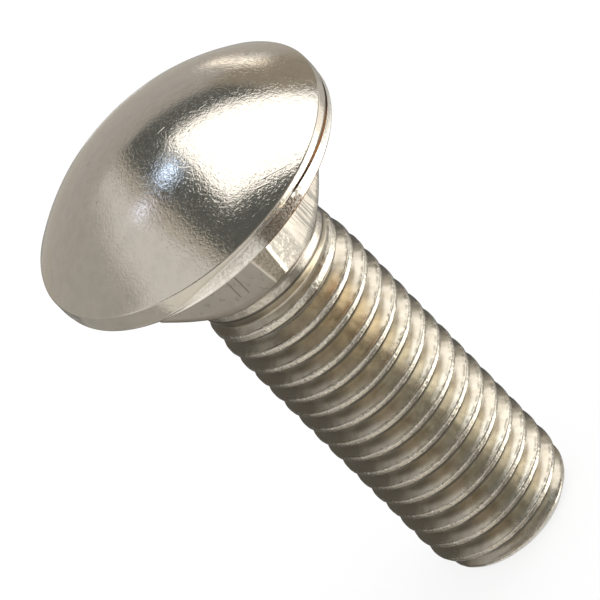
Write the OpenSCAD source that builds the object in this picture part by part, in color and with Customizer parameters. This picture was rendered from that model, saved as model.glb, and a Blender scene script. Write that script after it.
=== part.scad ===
// Carriage bolt: domed head, square neck and a rolled thread that runs the whole way
// from the neck to the point. One cold-formed piece of stainless steel.
// Frame: Z is the bolt's axis and points to the head, and the bearing face under the
// head lies at Z = 0. The point ends at Z = -bolt_l, and the neck's flats face X and Y.

/* [Length] */
// Length from the bearing face under the head to the end of the point
bolt_l = 50.0; // [30:0.5:80]

/* [Head] */
// Widest diameter of the head, at the crease under the dome
head_d = 32.3; // [28:0.1:36]
// Height of the head above its bearing face
head_h = 8.9; // [7:0.1:11]
// Height of the edge band that carries the dome
edge_h = 2.2; // [1.2:0.1:3]
// Draft of the edge band: how much its radius shrinks towards the bearing face
edge_draft = 0.25; // [0.1:0.05:0.6]
// Rounding between the edge band and the bearing face
edge_r = 0.5; // [0.2:0.05:1]

/* [Neck] */
// Width of the square neck across its flats
neck_w = 16.0; // [15.6:0.1:18]
// Depth of the neck's full corners below the bearing face
neck_l = 6.7; // [5:0.1:10]
// Width of the flat that cuts each corner, at the head
corner_head_w = 2.6; // [1:0.1:3]
// Width of the same flat where the corner ends
corner_end_w = 1.3; // [0.6:0.1:3]
// Angle between the bolt's axis and the shoulder cone that takes off the corners
shoulder_a = 55; // [40:1:65]
// Radius of the fillet between the neck and the bearing face
root_fillet = 0.5; // [0.3:0.05:1]

/* [Body] */
// Diameter of the plain body between the neck and the first thread
body_d = 14.85; // [14.2:0.05:15.4]
// Length of the plain body, from the collar to the thread's first groove
body_l = 0.1; // [0:0.1:3]
// How far the collar under the neck's shoulder stands out from the body
collar_step = 0.1; // [0.05:0.01:0.3]
// Length of the collar
collar_l = 1.1; // [0.5:0.1:3]

/* [Thread] */
// Diameter over the crests of the thread
thread_d = 15.8; // [15:0.05:16]
// Advance of the right-hand thread in one turn
pitch = 2.309; // [1.8:0.001:2.6]
// Depth of the thread from crest to root
thread_h = 1.3; // [1:0.01:1.6]
// Width of the flat on the crest
crest_w = 0.5; // [0.2:0.01:0.6]
// Width of the flat at the bottom of the root
root_w = 0.34; // [0.2:0.01:0.5]
// Length over which the thread grows from the plain body to its full depth
runout_l = 4.5; // [1.5:0.1:6]
// Turn of the thread about the axis, which sets where its crests lie
thread_turn = 115; // [0:5:355]

/* [Point] */
// Length of the rounding at the point
point_l = 3.9; // [2:0.1:5]
// Diameter of the flat end of the point
point_d = 12.2; // [11:0.1:14]

/* [Hidden] */
$fn = 96;

// How far a cutting or carrying shape runs past the face it cuts or meets
over = 1;
// Facets round the thread
round_n = 40;
// Steps in the rounding under the edge band
edge_n = 6;
// Steps in the fillet at the neck's root
root_n = 4;

// Radius of the spherical dome from its rise and its foot on the edge band
dome_rise = head_h - edge_h;
dome_r = (pow(head_d / 2, 2) + pow(dome_rise, 2)) / (2 * dome_rise);

// Slope of the edge band and its radius at the top of the rounding
edge_slope = edge_draft / (edge_h - edge_r);
band_foot_r = head_d / 2 - edge_draft;

// Distance from the axis to the corner flats, at the head and where the corner ends
corner_head_x = neck_w / sqrt(2) - corner_head_w / 2;
corner_end_x = neck_w / sqrt(2) - corner_end_w / 2;
corner_tilt = atan((corner_end_x - corner_head_x) / neck_l);

// Radius of the corner's edges where the shoulder cone starts to cut them
corner_r = sqrt(pow(neck_w / 2, 2) + pow(neck_w / 2 - corner_end_w / sqrt(2), 2));

// The shoulder cone runs inwards past the collar, where it ends inside the steel
collar_r = body_d / 2 + collar_step;
collar_z = -neck_l - (corner_r - collar_r) / tan(shoulder_a);
shoulder_end_r = body_d / 2 - over / 4;
shoulder_end_z = -neck_l - (corner_r - shoulder_end_r) / tan(shoulder_a);

// Height at which the thread starts to rise from the plain body
thread_top_z = collar_z - collar_l - body_l;

// One pitch of the thread: where each line of the profile lies and how high it stands
// between root and crest. The fillet lines stand where the flank runs into the root.
fillet_share = 0.16;
flank_w = (pitch - crest_w - root_w) / 2;
fillet_w = flank_w * 0.3;
profile_z = [
    0,
    crest_w,
    crest_w + flank_w - fillet_w,
    crest_w + flank_w,
    pitch - flank_w,
    pitch - flank_w + fillet_w
];
profile_h = [1, 1, fillet_share, 0, 0, fillet_share];
lines = len(profile_z);

// The threaded body starts a turn below the point and ends inside the neck
thread_z0 = -bolt_l - pitch - over;
turns = ceil((collar_z - thread_z0) / pitch) + 1;
rows = turns * lines;

// Radius over the crests: full along the bolt, drawn in at the point and at the neck
function point_share(z) = min(1, max(0, (-bolt_l + point_l - z) / point_l));
function runout_share(z) = min(1, max(0, (z - thread_top_z + runout_l) / runout_l));
function point_drop(z) = (thread_d - point_d) / 2 * (1 - sqrt(1 - pow(point_share(z), 2)));
function crest_r(z) = thread_d / 2 - point_drop(z) - (thread_d - body_d) / 2 * runout_share(z);
function root_r(z) = min(crest_r(z), thread_d / 2 - thread_h
    + (body_d / 2 - thread_d / 2 + thread_h) * runout_share(z));

// A point of the thread's skin, by its column round the bolt and its line along it
function skin_z(i, j) = thread_z0 + profile_z[j % lines] + pitch * (floor(j / lines) + i / round_n);
function skin_r(z, share) = root_r(z) + (crest_r(z) - root_r(z)) * share;
function skin_point(i, j) =
    let (z = skin_z(i, j), r = skin_r(z, profile_h[j % lines]), a = 360 * i / round_n)
    [r * cos(a), r * sin(a), z];

// Number of a point. The column past the last one is the first, a whole turn higher.
function at(i, j) = i < round_n ? i + round_n * j : round_n * (j + lines);

function quad(a, b, c, d) = [[a, c, b], [a, d, c]];

// Solid with the helical skin, closed at both ends by fans to the axis
module threaded_body() {
    low = round_n * (rows + 1);
    high = low + 1;
    last = round_n - 1;
    points = concat(
        [for (j = [0:rows], i = [0:last]) skin_point(i, j)],
        [[0, 0, skin_z(0, 0)], [0, 0, skin_z(last, rows)]]
    );
    skin = [
        for (j = [0:rows - 1], i = [0:last])
        if (i < last || j < rows - lines)
        for (face = quad(at(i, j), at(i + 1, j), at(i + 1, j + 1), at(i, j + 1)))
        face
    ];
    low_fan = [for (i = [0:last]) [low, at(i, 0), at(i + 1, 0)]];
    low_wall = [for (j = [0:lines - 1]) [low, at(0, j + 1), at(0, j)]];
    high_fan = [for (i = [0:last - 1]) [high, at(i + 1, rows), at(i, rows)]];
    high_wall = [for (j = [rows - lines:rows - 1]) [high, at(last, j), at(last, j + 1)]];
    high_seam = [[high, at(0, rows), at(last, rows - lines)]];
    polyhedron(points, concat(skin, low_fan, low_wall, high_fan, high_wall, high_seam));
}

// Threaded body cut square at the end of the point
module shank() {
    intersection() {
        rotate([0, 0, thread_turn]) threaded_body();
        translate([0, 0, -bolt_l]) cylinder(h = bolt_l, r = thread_d);
    }
}

// Outline of the head's edge band. It runs up past the dome, which cuts it off.
module head_outline() {
    foot_r = band_foot_r - edge_r;
    polygon(concat(
        [[0, 0]],
        [for (k = [0:edge_n])
            let (a = 90 * k / edge_n)
            [foot_r + edge_r * sin(a), edge_r * (1 - cos(a))]],
        [[head_d / 2 + edge_slope * (dome_rise + over), head_h + over], [0, head_h + over]]
    ));
}

module head() {
    intersection() {
        rotate_extrude() head_outline();
        translate([0, 0, head_h - dome_r]) sphere(r = dome_r);
    }
}

// Square with cut corners: the neck's section at the head, grown by a margin all round
module neck_section(grow) {
    intersection() {
        square(neck_w + 2 * grow, center = true);
        rotate([0, 0, 45]) square(2 * (corner_head_x + grow), center = true);
    }
}

// Offset and depth of the fillet's arc, step by step from the neck up to the bearing face
function root_out(k) = root_fillet * (1 - cos(90 * k / root_n));
function root_down(k) = root_fillet * (1 - sin(90 * k / root_n));

module neck_root() {
    for (k = [0:root_n - 1])
        translate([0, 0, -root_down(k)])
        linear_extrude(
            height = root_down(k) - root_down(k + 1),
            scale = (neck_w / 2 + root_out(k + 1)) / (neck_w / 2 + root_out(k))
        )
        neck_section(root_out(k));
}

// Square neck that starts inside the head, with its corners cut flat
module square_neck() {
    difference() {
        translate([-neck_w / 2, -neck_w / 2, shoulder_end_z])
            cube([neck_w, neck_w, edge_h - shoulder_end_z]);
        for (side = [0:3])
            rotate([0, 0, 45 + 90 * side])
            translate([corner_head_x, 0, 0])
            rotate([0, -corner_tilt, 0])
            translate([0, -neck_w / 2, shoulder_end_z * 2])
            cube([neck_w, neck_w, edge_h * 2 - shoulder_end_z * 2]);
    }
}

// Round bar with the shoulder cone, which takes the neck's corners off
module shoulder() {
    wide_r = corner_r + over;
    wide_z = -neck_l + over / tan(shoulder_a);
    translate([0, 0, shoulder_end_z])
        cylinder(h = wide_z - shoulder_end_z, r1 = shoulder_end_r, r2 = wide_r);
    translate([0, 0, wide_z])
        cylinder(h = edge_h - wide_z, r = wide_r);
}

// Low collar that the shoulder runs into
module collar() {
    translate([0, 0, collar_z - collar_l])
        cylinder(h = collar_l + over, r = collar_r);
}

module neck() {
    intersection() {
        square_neck();
        shoulder();
    }
    neck_root();
    collar();
}

module carriage_bolt() {
    color("silver") {
        head();
        neck();
        shank();
    }
}

carriage_bolt();
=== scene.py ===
"""Carriage bolt standing on its point: stainless steel, seen from above and to one side."""
from math import acos, atan2, cos, degrees, pi, radians, sin, sqrt, tan

import bpy
from mathutils import Matrix, Vector, noise


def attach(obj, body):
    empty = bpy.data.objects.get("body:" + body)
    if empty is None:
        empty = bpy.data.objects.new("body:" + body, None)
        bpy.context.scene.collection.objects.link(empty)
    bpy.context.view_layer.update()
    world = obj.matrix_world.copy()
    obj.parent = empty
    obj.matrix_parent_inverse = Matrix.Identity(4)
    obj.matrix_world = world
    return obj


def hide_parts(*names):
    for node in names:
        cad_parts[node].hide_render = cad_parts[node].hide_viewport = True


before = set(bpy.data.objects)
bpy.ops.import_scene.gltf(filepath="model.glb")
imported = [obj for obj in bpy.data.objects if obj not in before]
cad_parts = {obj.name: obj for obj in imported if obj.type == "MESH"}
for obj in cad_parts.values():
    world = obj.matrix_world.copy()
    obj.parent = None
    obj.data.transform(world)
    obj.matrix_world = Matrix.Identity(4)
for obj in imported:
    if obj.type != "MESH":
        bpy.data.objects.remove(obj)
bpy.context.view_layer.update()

MM = 0.001
UP = Vector((0, 0, 1))

# Sizes of the bolt in millimetres, as in the part's own source. Only the dome is a little
# lower and the edge under the head a little sharper here, as the photograph's outline is.
HEAD_R = 16.15
HEAD_H = 8.6
EDGE_H = 2.2
EDGE_DRAFT = 0.1
EDGE_ROUND = 0.25
DOME_RISE = HEAD_H - EDGE_H
DOME_R = (HEAD_R ** 2 + DOME_RISE ** 2) / (2 * DOME_RISE)
BOLT_L = 50.0
NECK_W = 16.0
NECK_L = 6.7
CORNER_HEAD_W = 2.6
CORNER_END_W = 1.3
SHOULDER = radians(55)
ROOT_FILLET = 0.5
BODY_R = 7.425
BODY_L = 0.1
COLLAR_R = 7.525
COLLAR_L = 1.1
CORNER_R = sqrt((NECK_W / 2) ** 2 + (NECK_W / 2 - CORNER_END_W / sqrt(2)) ** 2)
COLLAR_Z = -NECK_L - (CORNER_R - COLLAR_R) / tan(SHOULDER)
THREAD_R = 7.9
ROOT_R = 6.6
PITCH = 2.309
CREST_W = 0.5
ROOT_W = 0.34
THREAD_TOP = COLLAR_Z - COLLAR_L - BODY_L
RUNOUT_L = 4.5
POINT_L = 3.9
POINT_R = 6.1

# Camera: where it stands round the bolt and how far it is rolled about its line of sight
CAMERA_TURN = 43.0
CAMERA_RISE = 32.02
CAMERA_ROLL = -44.77
CAMERA_DISTANCE = 708.7 * MM
CAMERA_AIM = Vector((-0.04, 0.043, -16.45)) * MM
NEAREST_SEEN = 10 * MM
LENS = 455.7
SENSOR = 36

# The skin is a grid of columns round the bolt. Column 0 lies on the neck's back corner.
COLUMNS = 192
QUARTER = COLUMNS // 4
BACK = 225.0

# Marks that the skin carries from point to point, for its finish
MARKS = ("dome", "crease", "band", "corner", "lip", "crest")

# Unevenness of the forged faces, in layers: its depth, the size of its lumps and a seed
DOME_LUMPS = ((0.035, 5.0, 3), (0.008, 1.6, 9))
BAND_LUMPS = ((0.06, 2.5, 21),)
NECK_LUMPS = ((0.05, 2.2, 31), (0.03, 0.8, 37))
COLLAR_LUMPS = ((0.05, 1.3, 43),)
THREAD_LUMPS = ((0.03, 3.0, 57),)
CREST_LUMPS = ((0.05, 0.9, 51),)


def mix(a, b, share):
    return a + (b - a) * share


def clamp(value):
    return min(1.0, max(0.0, value))


def ease(value):
    """Share that leaves 0 and reaches 1 smoothly."""
    value = clamp(value)
    return value * value * (3 - 2 * value)


def steps(count):
    """Shares from just above 0 up to 1, in equal steps."""
    return [k / count for k in range(1, count + 1)]


def azimuth(i):
    return radians(BACK + 360 * i / COLUMNS)


def at(radius, angle, z):
    return Vector((radius * cos(angle), radius * sin(angle), z))


def wobble(p, size, seed):
    """Smooth noise between 0 and 1 at a point, with lumps of about the given size."""
    return clamp(0.5 + 0.5 * noise.noise(p / size + Vector((seed, 0, 0))))


def lumps(p, layers):
    return sum(depth * wobble(p, size, seed) for depth, size, seed in layers)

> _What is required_
Only the lines from the one containing "neck's corners off" through the one containing "obj.matrix_world = world" are to be extracted, exactly as they appear, with both ends included.

> _The answer_
// Round bar with the shoulder cone, which takes the neck's corners off
module shoulder() {
    wide_r = corner_r + over;
    wide_z = -neck_l + over / tan(shoulder_a);
    translate([0, 0, shoulder_end_z])
        cylinder(h = wide_z - shoulder_end_z, r1 = shoulder_end_r, r2 = wide_r);
    translate([0, 0, wide_z])
        cylinder(h = edge_h - wide_z, r = wide_r);
}

// Low collar that the shoulder runs into
module collar() {
    translate([0, 0, collar_z - collar_l])
        cylinder(h = collar_l + over, r = collar_r);
}

module neck() {
    intersection() {
        square_neck();
        shoulder();
    }
    neck_root();
    collar();
}

module carriage_bolt() {
    color("silver") {
        head();
        neck();
        shank();
    }
}

carriage_bolt();
=== scene.py ===
"""Carriage bolt standing on its point: stainless steel, seen from above and to one side."""
from math import acos, atan2, cos, degrees, pi, radians, sin, sqrt, tan

import bpy
from mathutils import Matrix, Vector, noise


def attach(obj, body):
    empty = bpy.data.objects.get("body:" + body)
    if empty is None:
        empty = bpy.data.objects.new("body:" + body, None)
        bpy.context.scene.collection.objects.link(empty)
    bpy.context.view_layer.update()
    world = obj.matrix_world.copy()
    obj.parent = empty
    obj.matrix_parent_inverse = Matrix.Identity(4)
    obj.matrix_world = world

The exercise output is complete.